Exercise:
Of the material below, the lines to be retyped are those from the line containing "inlet_fitting()" through the line containing "obj.data.transform(world)", inclusive; reproduce them exactly.

Data extracted from a collection:
=-=-=-=-=

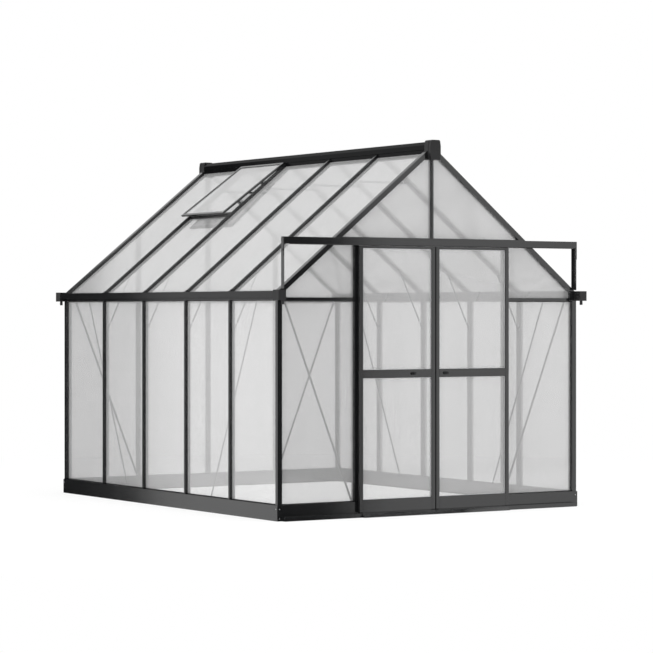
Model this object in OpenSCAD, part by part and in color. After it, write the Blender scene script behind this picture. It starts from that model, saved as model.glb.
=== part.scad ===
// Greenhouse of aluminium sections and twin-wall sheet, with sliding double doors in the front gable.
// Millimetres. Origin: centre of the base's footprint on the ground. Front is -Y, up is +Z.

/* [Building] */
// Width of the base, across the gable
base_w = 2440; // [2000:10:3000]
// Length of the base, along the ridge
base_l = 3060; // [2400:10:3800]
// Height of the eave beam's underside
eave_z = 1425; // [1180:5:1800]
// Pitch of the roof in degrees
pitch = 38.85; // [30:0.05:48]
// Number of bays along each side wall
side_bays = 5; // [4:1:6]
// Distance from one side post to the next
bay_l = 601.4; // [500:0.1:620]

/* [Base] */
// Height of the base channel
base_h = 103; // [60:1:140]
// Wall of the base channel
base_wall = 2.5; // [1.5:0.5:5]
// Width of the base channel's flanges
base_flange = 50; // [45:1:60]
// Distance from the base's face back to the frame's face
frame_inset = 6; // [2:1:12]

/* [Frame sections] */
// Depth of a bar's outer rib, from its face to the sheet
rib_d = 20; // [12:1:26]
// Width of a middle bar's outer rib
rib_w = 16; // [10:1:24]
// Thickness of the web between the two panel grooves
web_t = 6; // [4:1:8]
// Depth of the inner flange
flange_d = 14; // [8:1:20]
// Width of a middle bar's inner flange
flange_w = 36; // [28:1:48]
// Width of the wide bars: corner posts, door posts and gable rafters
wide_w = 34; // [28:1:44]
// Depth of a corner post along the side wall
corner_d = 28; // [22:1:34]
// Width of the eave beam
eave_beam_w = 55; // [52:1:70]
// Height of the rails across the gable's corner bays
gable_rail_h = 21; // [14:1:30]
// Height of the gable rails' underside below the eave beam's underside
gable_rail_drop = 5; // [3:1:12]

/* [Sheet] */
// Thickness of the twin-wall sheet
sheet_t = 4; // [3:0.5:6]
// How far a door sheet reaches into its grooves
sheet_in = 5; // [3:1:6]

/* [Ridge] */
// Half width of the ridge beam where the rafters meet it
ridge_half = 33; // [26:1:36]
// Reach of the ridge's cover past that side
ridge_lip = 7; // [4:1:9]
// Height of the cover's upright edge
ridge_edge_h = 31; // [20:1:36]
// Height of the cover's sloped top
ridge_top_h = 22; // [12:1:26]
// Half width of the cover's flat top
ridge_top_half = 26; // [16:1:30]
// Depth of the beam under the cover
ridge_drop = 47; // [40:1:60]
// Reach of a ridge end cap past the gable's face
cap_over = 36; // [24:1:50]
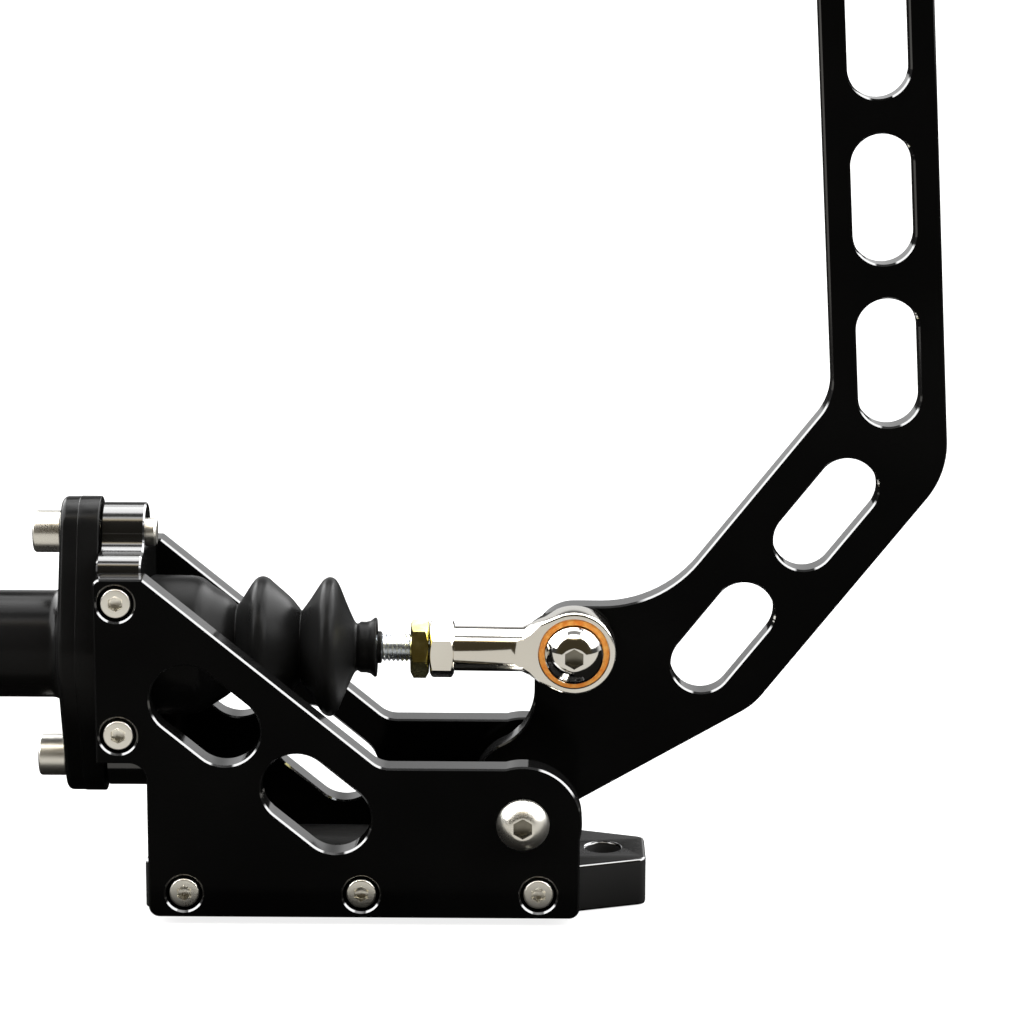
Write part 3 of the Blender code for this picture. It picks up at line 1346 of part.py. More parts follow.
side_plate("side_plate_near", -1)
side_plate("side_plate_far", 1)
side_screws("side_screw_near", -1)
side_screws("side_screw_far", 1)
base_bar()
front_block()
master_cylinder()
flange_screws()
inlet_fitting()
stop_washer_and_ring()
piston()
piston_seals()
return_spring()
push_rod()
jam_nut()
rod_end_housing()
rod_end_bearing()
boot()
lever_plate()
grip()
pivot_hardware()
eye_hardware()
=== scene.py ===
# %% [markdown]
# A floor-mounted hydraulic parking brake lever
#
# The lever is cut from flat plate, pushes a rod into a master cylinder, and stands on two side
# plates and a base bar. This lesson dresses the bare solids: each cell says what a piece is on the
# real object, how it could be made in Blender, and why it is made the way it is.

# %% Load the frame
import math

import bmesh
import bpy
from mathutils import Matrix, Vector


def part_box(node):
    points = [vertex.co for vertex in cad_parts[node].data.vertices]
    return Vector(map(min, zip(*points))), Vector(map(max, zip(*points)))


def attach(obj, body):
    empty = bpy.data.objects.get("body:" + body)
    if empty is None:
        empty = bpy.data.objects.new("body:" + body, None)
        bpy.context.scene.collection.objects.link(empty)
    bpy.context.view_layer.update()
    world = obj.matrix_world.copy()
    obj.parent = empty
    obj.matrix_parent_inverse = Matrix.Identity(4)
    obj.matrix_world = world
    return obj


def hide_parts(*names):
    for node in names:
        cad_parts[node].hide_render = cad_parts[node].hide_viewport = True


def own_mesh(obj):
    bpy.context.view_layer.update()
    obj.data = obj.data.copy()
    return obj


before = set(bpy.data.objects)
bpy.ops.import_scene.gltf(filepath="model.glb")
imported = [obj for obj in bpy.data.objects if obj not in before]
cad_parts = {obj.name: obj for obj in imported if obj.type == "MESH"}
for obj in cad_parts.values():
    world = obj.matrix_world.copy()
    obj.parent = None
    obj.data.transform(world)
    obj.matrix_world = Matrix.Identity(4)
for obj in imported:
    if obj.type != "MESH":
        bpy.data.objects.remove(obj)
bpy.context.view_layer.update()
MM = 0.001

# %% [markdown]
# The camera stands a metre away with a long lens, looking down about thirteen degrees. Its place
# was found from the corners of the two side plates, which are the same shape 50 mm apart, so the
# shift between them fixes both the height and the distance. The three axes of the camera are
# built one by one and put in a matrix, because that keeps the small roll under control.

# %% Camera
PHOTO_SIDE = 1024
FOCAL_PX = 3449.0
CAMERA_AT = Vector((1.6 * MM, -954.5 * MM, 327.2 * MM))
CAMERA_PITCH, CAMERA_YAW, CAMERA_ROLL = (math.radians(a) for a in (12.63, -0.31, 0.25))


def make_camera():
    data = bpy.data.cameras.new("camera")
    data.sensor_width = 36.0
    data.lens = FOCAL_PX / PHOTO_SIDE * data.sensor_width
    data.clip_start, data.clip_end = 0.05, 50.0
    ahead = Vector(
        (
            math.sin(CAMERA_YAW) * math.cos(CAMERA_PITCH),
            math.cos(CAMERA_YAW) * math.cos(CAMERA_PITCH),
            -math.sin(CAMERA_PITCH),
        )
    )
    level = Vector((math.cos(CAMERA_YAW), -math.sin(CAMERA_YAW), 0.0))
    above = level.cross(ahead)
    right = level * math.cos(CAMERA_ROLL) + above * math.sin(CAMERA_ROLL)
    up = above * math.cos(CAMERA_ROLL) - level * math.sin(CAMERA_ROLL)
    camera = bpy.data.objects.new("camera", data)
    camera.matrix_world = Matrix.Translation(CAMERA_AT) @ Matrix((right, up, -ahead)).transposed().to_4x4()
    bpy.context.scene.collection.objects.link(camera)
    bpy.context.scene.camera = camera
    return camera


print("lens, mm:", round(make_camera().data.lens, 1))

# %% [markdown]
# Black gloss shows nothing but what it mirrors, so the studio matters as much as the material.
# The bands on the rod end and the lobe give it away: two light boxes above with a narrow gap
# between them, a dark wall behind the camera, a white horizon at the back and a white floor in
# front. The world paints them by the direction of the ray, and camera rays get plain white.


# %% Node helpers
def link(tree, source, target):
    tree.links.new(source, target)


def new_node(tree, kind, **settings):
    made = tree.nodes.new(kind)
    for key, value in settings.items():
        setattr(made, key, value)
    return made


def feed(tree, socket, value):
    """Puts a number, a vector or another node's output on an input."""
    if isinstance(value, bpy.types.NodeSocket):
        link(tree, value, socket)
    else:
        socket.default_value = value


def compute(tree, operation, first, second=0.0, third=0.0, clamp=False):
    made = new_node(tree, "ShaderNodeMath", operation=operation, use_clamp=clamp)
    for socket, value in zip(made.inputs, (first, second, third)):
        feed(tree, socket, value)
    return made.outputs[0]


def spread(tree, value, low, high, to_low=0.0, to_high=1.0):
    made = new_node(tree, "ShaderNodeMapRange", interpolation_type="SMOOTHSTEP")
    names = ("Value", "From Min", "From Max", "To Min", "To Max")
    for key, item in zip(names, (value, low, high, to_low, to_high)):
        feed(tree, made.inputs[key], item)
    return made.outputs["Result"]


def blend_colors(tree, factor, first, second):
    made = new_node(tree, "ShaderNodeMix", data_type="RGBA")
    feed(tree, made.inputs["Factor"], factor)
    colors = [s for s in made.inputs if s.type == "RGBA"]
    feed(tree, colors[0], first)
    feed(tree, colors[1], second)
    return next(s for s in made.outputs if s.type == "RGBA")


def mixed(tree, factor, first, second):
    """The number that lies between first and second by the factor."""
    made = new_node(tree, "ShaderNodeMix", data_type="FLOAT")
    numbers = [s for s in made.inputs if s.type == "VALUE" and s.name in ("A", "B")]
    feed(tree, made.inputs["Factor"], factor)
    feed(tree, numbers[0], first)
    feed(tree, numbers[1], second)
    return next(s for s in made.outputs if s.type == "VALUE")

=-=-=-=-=

Response to the exercise:
inlet_fitting()
stop_washer_and_ring()
piston()
piston_seals()
return_spring()
push_rod()
jam_nut()
rod_end_housing()
rod_end_bearing()
boot()
lever_plate()
grip()
pivot_hardware()
eye_hardware()
=== scene.py ===
# %% [markdown]
# A floor-mounted hydraulic parking brake lever
#
# The lever is cut from flat plate, pushes a rod into a master cylinder, and stands on two side
# plates and a base bar. This lesson dresses the bare solids: each cell says what a piece is on the
# real object, how it could be made in Blender, and why it is made the way it is.

# %% Load the frame
import math

import bmesh
import bpy
from mathutils import Matrix, Vector


def part_box(node):
    points = [vertex.co for vertex in cad_parts[node].data.vertices]
    return Vector(map(min, zip(*points))), Vector(map(max, zip(*points)))


def attach(obj, body):
    empty = bpy.data.objects.get("body:" + body)
    if empty is None:
        empty = bpy.data.objects.new("body:" + body, None)
        bpy.context.scene.collection.objects.link(empty)
    bpy.context.view_layer.update()
    world = obj.matrix_world.copy()
    obj.parent = empty
    obj.matrix_parent_inverse = Matrix.Identity(4)
    obj.matrix_world = world
    return obj


def hide_parts(*names):
    for node in names:
        cad_parts[node].hide_render = cad_parts[node].hide_viewport = True


def own_mesh(obj):
    bpy.context.view_layer.update()
    obj.data = obj.data.copy()
    return obj


before = set(bpy.data.objects)
bpy.ops.import_scene.gltf(filepath="model.glb")
imported = [obj for obj in bpy.data.objects if obj not in before]
cad_parts = {obj.name: obj for obj in imported if obj.type == "MESH"}
for obj in cad_parts.values():
    world = obj.matrix_world.copy()
    obj.parent = None
    obj.data.transform(world)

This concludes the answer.